» **DATASET EXTRACT**:
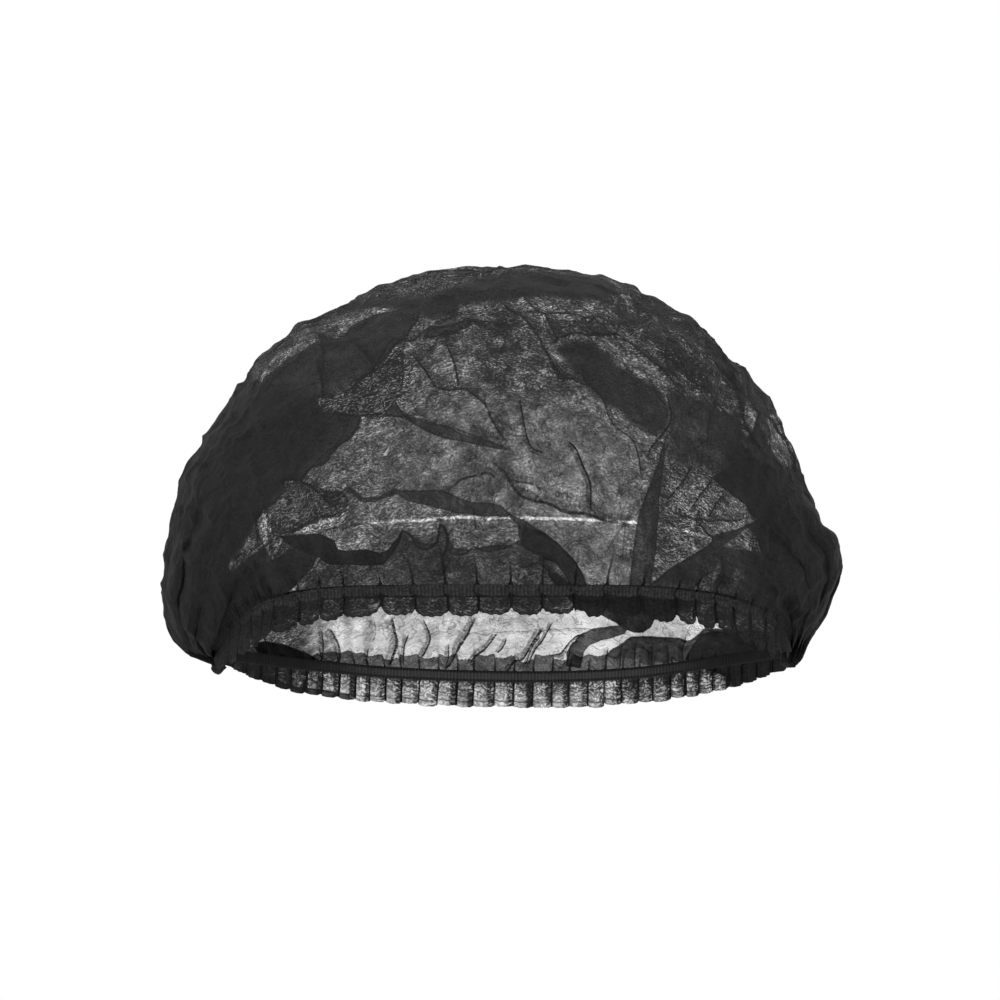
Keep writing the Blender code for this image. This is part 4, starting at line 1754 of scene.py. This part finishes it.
# Sharp lines: name, width_mm, proud_mm, ink, path, and the taper where it is even.
NEAR_CREASES = (
    ("lens_line", 1.5, 0.6, 1.2, (316, 415, 340, 416, 360, 418, 383, 417)),
    ("lens_edge", 1.1, 0.5, 0.9, (396, 403, 404, 414, 433, 424, 467, 435, 514, 451)),
    ("main", 1.6, 1.2, 2.2, (352, 388, 366, 378, 380, 367, 392, 350, 400, 346, 412, 346, 427, 338, 450, 331,
     473, 322, 490, 323, 512, 325)),
    ("fork", 1.3, 1.0, 1.6, (405, 354, 416, 362, 427, 376, 437, 390, 450, 393, 463, 393, 475, 400, 485, 408,
     492, 422, 500, 435, 508, 446)),
    ("spur", 1.2, 0.8, 1.6, (446, 346, 452, 360, 457, 376, 459, 392)),
    ("slant", 1.3, 1.2, 1.6, (498, 298, 510, 312, 525, 323, 536, 336, 542, 352, 550, 368, 560, 384)),
    ("peak", 1.2, 1.0, 1.5, (520, 288, 524, 300, 534, 313, 545, 322, 551, 335, 555, 345)),
    ("brow", 1.5, 1.1, 2.0, (549, 351, 558, 344, 570, 339, 585, 338, 600, 338, 617, 337, 630, 346, 645, 358,
     657, 372, 668, 383, 684, 392)),
    ("upper_brow", 1.3, 0.9, 2.0, (540, 320, 560, 318, 580, 323, 600, 323, 620, 326)),
    ("chevron", 1.2, 0.6, 1.4, (578, 322, 586, 332, 600, 337)),
    ("drop", 1.1, 0.9, 1.3, (581, 365, 584, 382, 595, 394, 603, 405, 608, 420, 620, 434, 633, 443, 638, 460,
     642, 482)),
    ("hook", 1.3, 0.8, 1.8, (665, 395, 668, 412, 668, 425, 658, 438, 650, 448, 645, 460)),
    ("ripple", 1.6, 1.0, 1.5, (490, 460, 505, 472, 514, 487, 524, 496, 545, 502, 570, 509, 600, 515,
     630, 523)),
    ("ripple_top", 1.3, 0.6, 1.1, (505, 478, 520, 481, 535, 484, 542, 493)),
    ("ripple_low", 1.4, 0.6, 1.2, (497, 466, 508, 476, 516, 490)),
    ("eyebrow", 1.3, 0.6, 1.1, (453, 486, 462, 478, 475, 475, 488, 472, 497, 478)),
    ("side_a", 2.0, 1.4, 2.0, (710, 340, 716, 356, 727, 374, 736, 395, 738, 410, 740, 425, 746, 440,
     755, 455)),
    ("side_e", 1.5, 1.0, 2.2, (655, 303, 663, 322, 667, 340, 662, 352, 664, 372, 680, 386)),
    ("side_f", 1.4, 0.9, 2.0, (672, 350, 682, 365, 690, 383, 694, 392)),
    ("side_g", 1.4, 0.9, 2.0, (680, 340, 692, 352, 704, 356, 716, 354)),
    ("side_m", 1.4, 0.9, 2.0, (684, 318, 690, 332, 704, 340)),
    ("side_o", 1.4, 0.8, 2.0, (620, 325, 636, 321, 650, 317, 657, 303)),
    ("side_p", 1.7, 1.0, 2.2, (687, 315, 697, 324, 707, 334, 712, 348, 722, 364, 736, 390)),
    ("side_q", 1.8, 1.0, 2.4, (741, 368, 740, 385, 740, 402, 738, 418)),
    ("side_r", 1.6, 1.0, 2.2, (727, 363, 740, 373, 753, 392, 772, 404)),
    ("side_s", 1.5, 0.8, 2.0, (742, 402, 753, 416, 768, 421, 788, 431)),
    ("side_t", 1.3, 0.6, 2.0, (754, 416, 752, 428, 746, 438, 739, 428)),
    ("side_u", 1.5, 0.9, 2.2, (667, 353, 679, 369, 687, 383, 700, 393, 713, 407, 731, 418)),
    ("drop_top", 1.2, 0.8, 1.6, (540, 350, 549, 364, 560, 377, 574, 384, 584, 388)),
    ("top_a", 1.3, 0.7, 1.6, (424, 290, 440, 283, 455, 286, 470, 280)),
    ("left_i", 1.4, 0.8, 1.4, (240, 440, 252, 452, 258, 470, 266, 486)),
    ("side_h", 1.2, 0.7, 0.8, (704, 400, 705, 425, 705, 450)),
    ("side_n", 1.4, 0.8, 1.2, (620, 288, 628, 298, 632, 305)),
    ("side_b", 1.1, 1.0, 1.6, (692, 464, 681, 480, 665, 499)),
    ("side_c", 1.1, 1.0, 1.6, (711, 480, 698, 495, 685, 512)),
    ("side_d", 1.1, 1.0, 1.6, (722, 490, 714, 503, 705, 516)),
    ("side_i", 1.2, 0.8, 1.5, (672, 512, 690, 517, 715, 519, 745, 518)),
    ("side_j", 1.1, 0.8, 1.5, (692, 516, 702, 527, 712, 538)),
    ("side_k", 1.2, 0.8, 1.3, (722, 560, 714, 575, 708, 592)),
    ("fan_a", 1.2, 0.8, 0.5, (705, 600, 713, 612, 716, 628)),
    ("fan_b", 1.2, 0.8, 0.5, (722, 602, 735, 614, 740, 632)),
    ("fan_c", 1.2, 0.8, 0.5, (742, 604, 760, 618, 772, 636)),
    ("left_a", 1.4, 0.9, 2.0, (315, 332, 322, 342, 325, 355, 321, 368, 324, 385, 325, 400)),
    ("left_b", 1.4, 0.9, 1.9, (337, 338, 350, 342, 363, 352, 371, 362, 380, 369)),
    ("left_c", 1.4, 0.8, 1.6, (285, 479, 300, 481, 312, 486, 320, 493, 333, 496, 345, 490)),
    ("left_g", 1.4, 0.6, 1.2, (320, 492, 332, 503, 345, 500)),
    ("left_d", 2.0, 1.0, 1.2, (262, 482, 268, 500, 271, 520, 274, 545, 276, 556)),
    ("left_h", 1.8, 1.0, 1.0, (256, 505, 259, 525, 263, 548, 268, 560)),
    ("left_e", 1.6, 0.7, 1.5, (285, 533, 300, 527, 318, 518, 345, 512)),
    ("left_f", 1.2, 0.5, 0.7, (320, 530, 340, 525, 362, 522, 385, 526)),
    ("edge_left", 1.6, 1.2, 0.9, (246, 352, 252, 365, 244, 382, 238, 400)),
    ("flap_seam", 1.5, 0.6, 1.4, (402, 527, 410, 531, 420, 542, 432, 543, 438, 538, 441, 522, 446, 526,
     448, 540, 443, 556, 446, 575)),
    ("flap_line", 1.4, 0.6, 1.3, (450, 549, 465, 549, 480, 545, 512, 544)),
    ("flap_low", 1.4, 0.5, 1.1, (512, 563, 535, 560, 562, 552)),
    ("flap_tie", 1.2, 0.5, 0.8, (474, 505, 475, 515, 476, 527)),
    ("strip_tie", 1.3, 0.5, 0.8, (519, 520, 524, 533, 518, 541)),
    ("curl", 1.6, 0.6, 0.9, (541, 565, 548, 568, 552, 578, 560, 582)),
)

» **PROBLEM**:
Reproduce the complete data exactly as presented above.

» **SOLVED PROBLEM**:
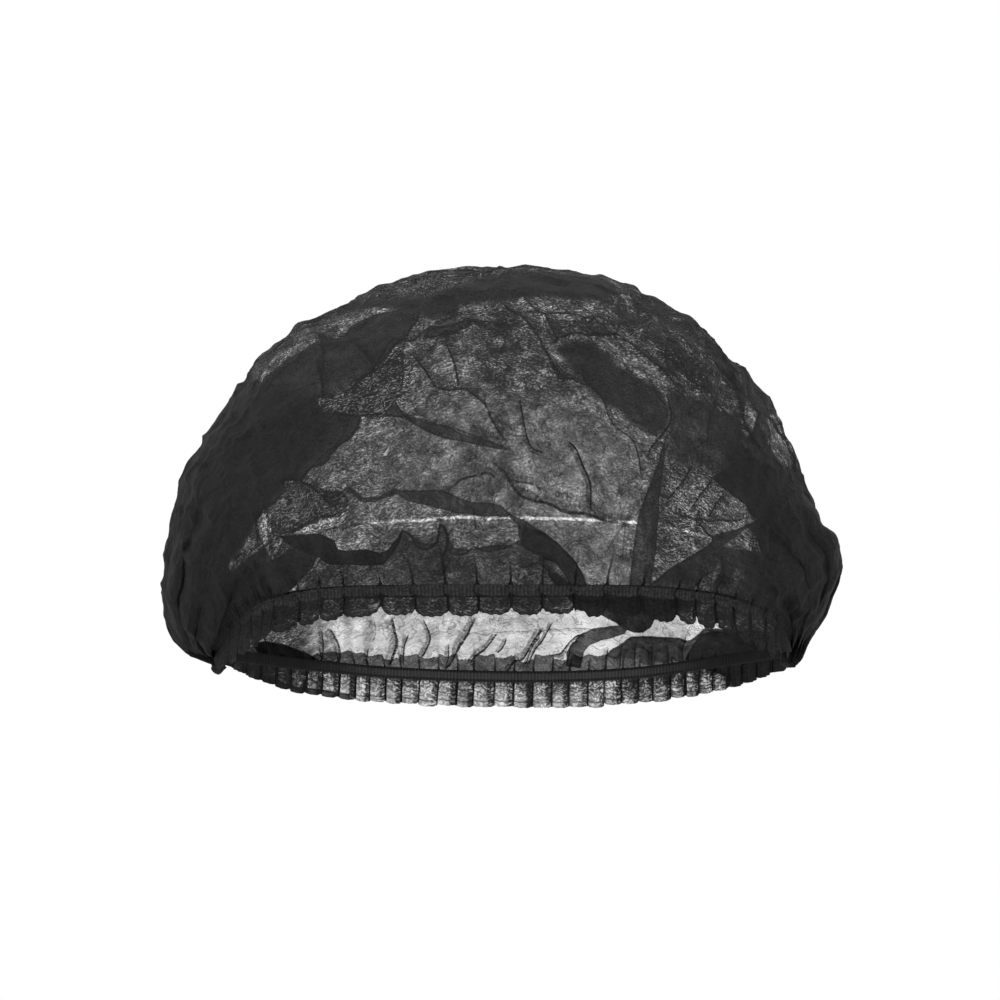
Keep writing the Blender code for this image. This is part 4, starting at line 1754 of scene.py. This part finishes it.
# Sharp lines: name, width_mm, proud_mm, ink, path, and the taper where it is even.
NEAR_CREASES = (
    ("lens_line", 1.5, 0.6, 1.2, (316, 415, 340, 416, 360, 418, 383, 417)),
    ("lens_edge", 1.1, 0.5, 0.9, (396, 403, 404, 414, 433, 424, 467, 435, 514, 451)),
    ("main", 1.6, 1.2, 2.2, (352, 388, 366, 378, 380, 367, 392, 350, 400, 346, 412, 346, 427, 338, 450, 331,
     473, 322, 490, 323, 512, 325)),
    ("fork", 1.3, 1.0, 1.6, (405, 354, 416, 362, 427, 376, 437, 390, 450, 393, 463, 393, 475, 400, 485, 408,
     492, 422, 500, 435, 508, 446)),
    ("spur", 1.2, 0.8, 1.6, (446, 346, 452, 360, 457, 376, 459, 392)),
    ("slant", 1.3, 1.2, 1.6, (498, 298, 510, 312, 525, 323, 536, 336, 542, 352, 550, 368, 560, 384)),
    ("peak", 1.2, 1.0, 1.5, (520, 288, 524, 300, 534, 313, 545, 322, 551, 335, 555, 345)),
    ("brow", 1.5, 1.1, 2.0, (549, 351, 558, 344, 570, 339, 585, 338, 600, 338, 617, 337, 630, 346, 645, 358,
     657, 372, 668, 383, 684, 392)),
    ("upper_brow", 1.3, 0.9, 2.0, (540, 320, 560, 318, 580, 323, 600, 323, 620, 326)),
    ("chevron", 1.2, 0.6, 1.4, (578, 322, 586, 332, 600, 337)),
    ("drop", 1.1, 0.9, 1.3, (581, 365, 584, 382, 595, 394, 603, 405, 608, 420, 620, 434, 633, 443, 638, 460,
     642, 482)),
    ("hook", 1.3, 0.8, 1.8, (665, 395, 668, 412, 668, 425, 658, 438, 650, 448, 645, 460)),
    ("ripple", 1.6, 1.0, 1.5, (490, 460, 505, 472, 514, 487, 524, 496, 545, 502, 570, 509, 600, 515,
     630, 523)),
    ("ripple_top", 1.3, 0.6, 1.1, (505, 478, 520, 481, 535, 484, 542, 493)),
    ("ripple_low", 1.4, 0.6, 1.2, (497, 466, 508, 476, 516, 490)),
    ("eyebrow", 1.3, 0.6, 1.1, (453, 486, 462, 478, 475, 475, 488, 472, 497, 478)),
    ("side_a", 2.0, 1.4, 2.0, (710, 340, 716, 356, 727, 374, 736, 395, 738, 410, 740, 425, 746, 440,
     755, 455)),
    ("side_e", 1.5, 1.0, 2.2, (655, 303, 663, 322, 667, 340, 662, 352, 664, 372, 680, 386)),
    ("side_f", 1.4, 0.9, 2.0, (672, 350, 682, 365, 690, 383, 694, 392)),
    ("side_g", 1.4, 0.9, 2.0, (680, 340, 692, 352, 704, 356, 716, 354)),
    ("side_m", 1.4, 0.9, 2.0, (684, 318, 690, 332, 704, 340)),
    ("side_o", 1.4, 0.8, 2.0, (620, 325, 636, 321, 650, 317, 657, 303)),
    ("side_p", 1.7, 1.0, 2.2, (687, 315, 697, 324, 707, 334, 712, 348, 722, 364, 736, 390)),
    ("side_q", 1.8, 1.0, 2.4, (741, 368, 740, 385, 740, 402, 738, 418)),
    ("side_r", 1.6, 1.0, 2.2, (727, 363, 740, 373, 753, 392, 772, 404)),
    ("side_s", 1.5, 0.8, 2.0, (742, 402, 753, 416, 768, 421, 788, 431)),
    ("side_t", 1.3, 0.6, 2.0, (754, 416, 752, 428, 746, 438, 739, 428)),
    ("side_u", 1.5, 0.9, 2.2, (667, 353, 679, 369, 687, 383, 700, 393, 713, 407, 731, 418)),
    ("drop_top", 1.2, 0.8, 1.6, (540, 350, 549, 364, 560, 377, 574, 384, 584, 388)),
    ("top_a", 1.3, 0.7, 1.6, (424, 290, 440, 283, 455, 286, 470, 280)),
    ("left_i", 1.4, 0.8, 1.4, (240, 440, 252, 452, 258, 470, 266, 486)),
    ("side_h", 1.2, 0.7, 0.8, (704, 400, 705, 425, 705, 450)),
    ("side_n", 1.4, 0.8, 1.2, (620, 288, 628, 298, 632, 305)),
    ("side_b", 1.1, 1.0, 1.6, (692, 464, 681, 480, 665, 499)),
    ("side_c", 1.1, 1.0, 1.6, (711, 480, 698, 495, 685, 512)),
    ("side_d", 1.1, 1.0, 1.6, (722, 490, 714, 503, 705, 516)),
    ("side_i", 1.2, 0.8, 1.5, (672, 512, 690, 517, 715, 519, 745, 518)),
    ("side_j", 1.1, 0.8, 1.5, (692, 516, 702, 527, 712, 538)),
    ("side_k", 1.2, 0.8, 1.3, (722, 560, 714, 575, 708, 592)),
    ("fan_a", 1.2, 0.8, 0.5, (705, 600, 713, 612, 716, 628)),
    ("fan_b", 1.2, 0.8, 0.5, (722, 602, 735, 614, 740, 632)),
    ("fan_c", 1.2, 0.8, 0.5, (742, 604, 760, 618, 772, 636)),
    ("left_a", 1.4, 0.9, 2.0, (315, 332, 322, 342, 325, 355, 321, 368, 324, 385, 325, 400)),
    ("left_b", 1.4, 0.9, 1.9, (337, 338, 350, 342, 363, 352, 371, 362, 380, 369)),
    ("left_c", 1.4, 0.8, 1.6, (285, 479, 300, 481, 312, 486, 320, 493, 333, 496, 345, 490)),
    ("left_g", 1.4, 0.6, 1.2, (320, 492, 332, 503, 345, 500)),
    ("left_d", 2.0, 1.0, 1.2, (262, 482, 268, 500, 271, 520, 274, 545, 276, 556)),
    ("left_h", 1.8, 1.0, 1.0, (256, 505, 259, 525, 263, 548, 268, 560)),
    ("left_e", 1.6, 0.7, 1.5, (285, 533, 300, 527, 318, 518, 345, 512)),
    ("left_f", 1.2, 0.5, 0.7, (320, 530, 340, 525, 362, 522, 385, 526)),
    ("edge_left", 1.6, 1.2, 0.9, (246, 352, 252, 365, 244, 382, 238, 400)),
    ("flap_seam", 1.5, 0.6, 1.4, (402, 527, 410, 531, 420, 542, 432, 543, 438, 538, 441, 522, 446, 526,
     448, 540, 443, 556, 446, 575)),
    ("flap_line", 1.4, 0.6, 1.3, (450, 549, 465, 549, 480, 545, 512, 544)),
    ("flap_low", 1.4, 0.5, 1.1, (512, 563, 535, 560, 562, 552)),
    ("flap_tie", 1.2, 0.5, 0.8, (474, 505, 475, 515, 476, 527)),
    ("strip_tie", 1.3, 0.5, 0.8, (519, 520, 524, 533, 518, 541)),
    ("curl", 1.6, 0.6, 0.9, (541, 565, 548, 568, 552, 578, 560, 582)),
)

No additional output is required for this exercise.